Information supplied –
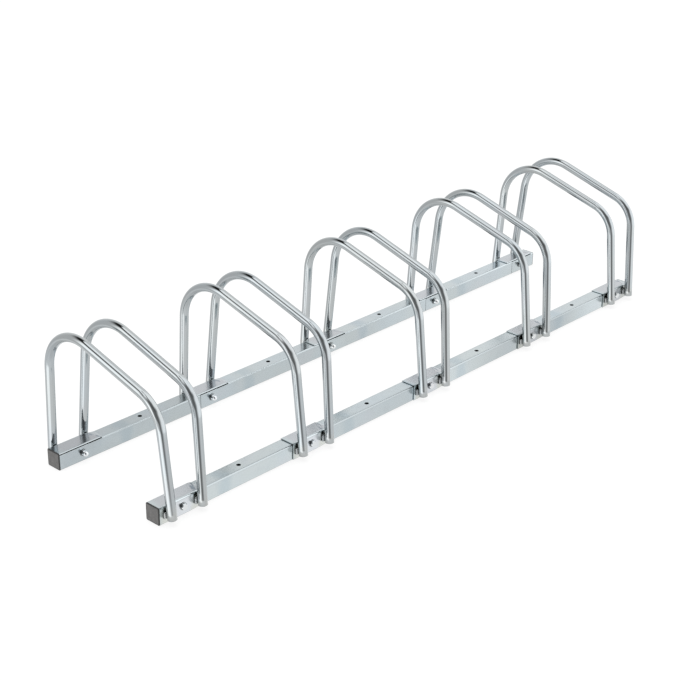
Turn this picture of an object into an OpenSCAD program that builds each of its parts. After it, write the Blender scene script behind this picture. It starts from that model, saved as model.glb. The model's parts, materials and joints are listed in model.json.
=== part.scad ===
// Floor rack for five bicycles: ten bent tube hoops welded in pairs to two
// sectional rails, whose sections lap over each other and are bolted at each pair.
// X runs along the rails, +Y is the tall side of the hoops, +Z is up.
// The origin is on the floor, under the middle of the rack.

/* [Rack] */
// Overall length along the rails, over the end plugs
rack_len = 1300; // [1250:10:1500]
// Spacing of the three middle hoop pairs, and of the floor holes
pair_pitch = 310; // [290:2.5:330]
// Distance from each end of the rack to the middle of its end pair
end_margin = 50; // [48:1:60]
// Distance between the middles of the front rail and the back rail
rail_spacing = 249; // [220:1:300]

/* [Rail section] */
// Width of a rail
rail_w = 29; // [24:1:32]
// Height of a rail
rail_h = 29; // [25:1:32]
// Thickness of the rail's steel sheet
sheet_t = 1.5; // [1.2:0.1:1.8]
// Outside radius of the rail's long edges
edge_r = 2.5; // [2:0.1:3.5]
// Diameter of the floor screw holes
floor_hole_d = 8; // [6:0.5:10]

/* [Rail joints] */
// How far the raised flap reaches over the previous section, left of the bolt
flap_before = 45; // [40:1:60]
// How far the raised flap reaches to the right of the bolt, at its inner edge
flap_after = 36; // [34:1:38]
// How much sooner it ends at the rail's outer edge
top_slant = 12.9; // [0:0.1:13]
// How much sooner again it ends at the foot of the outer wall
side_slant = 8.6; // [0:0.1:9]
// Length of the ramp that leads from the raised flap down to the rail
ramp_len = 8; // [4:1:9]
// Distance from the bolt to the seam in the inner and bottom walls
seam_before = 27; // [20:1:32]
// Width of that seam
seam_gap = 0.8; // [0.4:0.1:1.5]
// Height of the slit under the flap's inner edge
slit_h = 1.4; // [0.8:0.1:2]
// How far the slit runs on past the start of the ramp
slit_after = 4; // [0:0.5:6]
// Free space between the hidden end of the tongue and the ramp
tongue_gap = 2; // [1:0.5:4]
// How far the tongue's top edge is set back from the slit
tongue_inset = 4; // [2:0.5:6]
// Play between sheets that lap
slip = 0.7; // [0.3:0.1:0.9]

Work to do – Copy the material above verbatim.

Right answer –
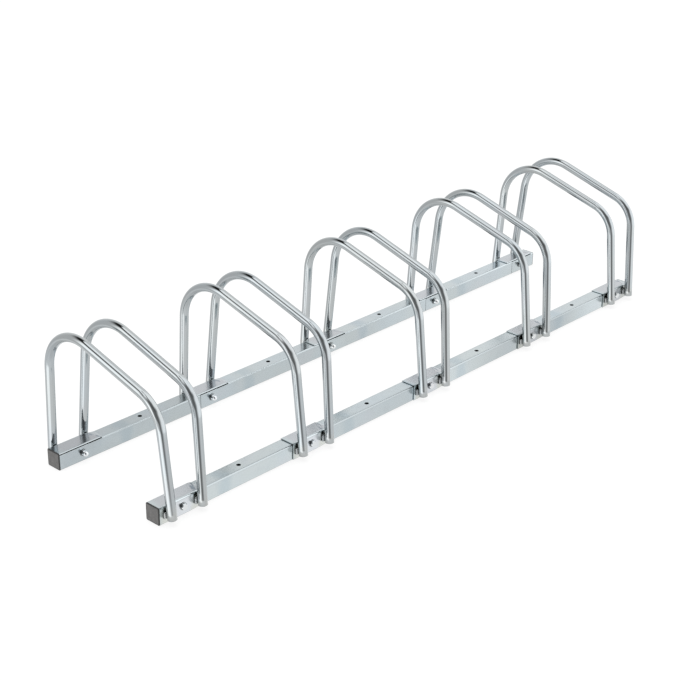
Turn this picture of an object into an OpenSCAD program that builds each of its parts. After it, write the Blender scene script behind this picture. It starts from that model, saved as model.glb. The model's parts, materials and joints are listed in model.json.
=== part.scad ===
// Floor rack for five bicycles: ten bent tube hoops welded in pairs to two
// sectional rails, whose sections lap over each other and are bolted at each pair.
// X runs along the rails, +Y is the tall side of the hoops, +Z is up.
// The origin is on the floor, under the middle of the rack.

/* [Rack] */
// Overall length along the rails, over the end plugs
rack_len = 1300; // [1250:10:1500]
// Spacing of the three middle hoop pairs, and of the floor holes
pair_pitch = 310; // [290:2.5:330]
// Distance from each end of the rack to the middle of its end pair
end_margin = 50; // [48:1:60]
// Distance between the middles of the front rail and the back rail
rail_spacing = 249; // [220:1:300]

/* [Rail section] */
// Width of a rail
rail_w = 29; // [24:1:32]
// Height of a rail
rail_h = 29; // [25:1:32]
// Thickness of the rail's steel sheet
sheet_t = 1.5; // [1.2:0.1:1.8]
// Outside radius of the rail's long edges
edge_r = 2.5; // [2:0.1:3.5]
// Diameter of the floor screw holes
floor_hole_d = 8; // [6:0.5:10]

/* [Rail joints] */
// How far the raised flap reaches over the previous section, left of the bolt
flap_before = 45; // [40:1:60]
// How far the raised flap reaches to the right of the bolt, at its inner edge
flap_after = 36; // [34:1:38]
// How much sooner it ends at the rail's outer edge
top_slant = 12.9; // [0:0.1:13]
// How much sooner again it ends at the foot of the outer wall
side_slant = 8.6; // [0:0.1:9]
// Length of the ramp that leads from the raised flap down to the rail
ramp_len = 8; // [4:1:9]
// Distance from the bolt to the seam in the inner and bottom walls
seam_before = 27; // [20:1:32]
// Width of that seam
seam_gap = 0.8; // [0.4:0.1:1.5]
// Height of the slit under the flap's inner edge
slit_h = 1.4; // [0.8:0.1:2]
// How far the slit runs on past the start of the ramp
slit_after = 4; // [0:0.5:6]
// Free space between the hidden end of the tongue and the ramp
tongue_gap = 2; // [1:0.5:4]
// How far the tongue's top edge is set back from the slit
tongue_inset = 4; // [2:0.5:6]
// Play between sheets that lap
slip = 0.7; // [0.3:0.1:0.9]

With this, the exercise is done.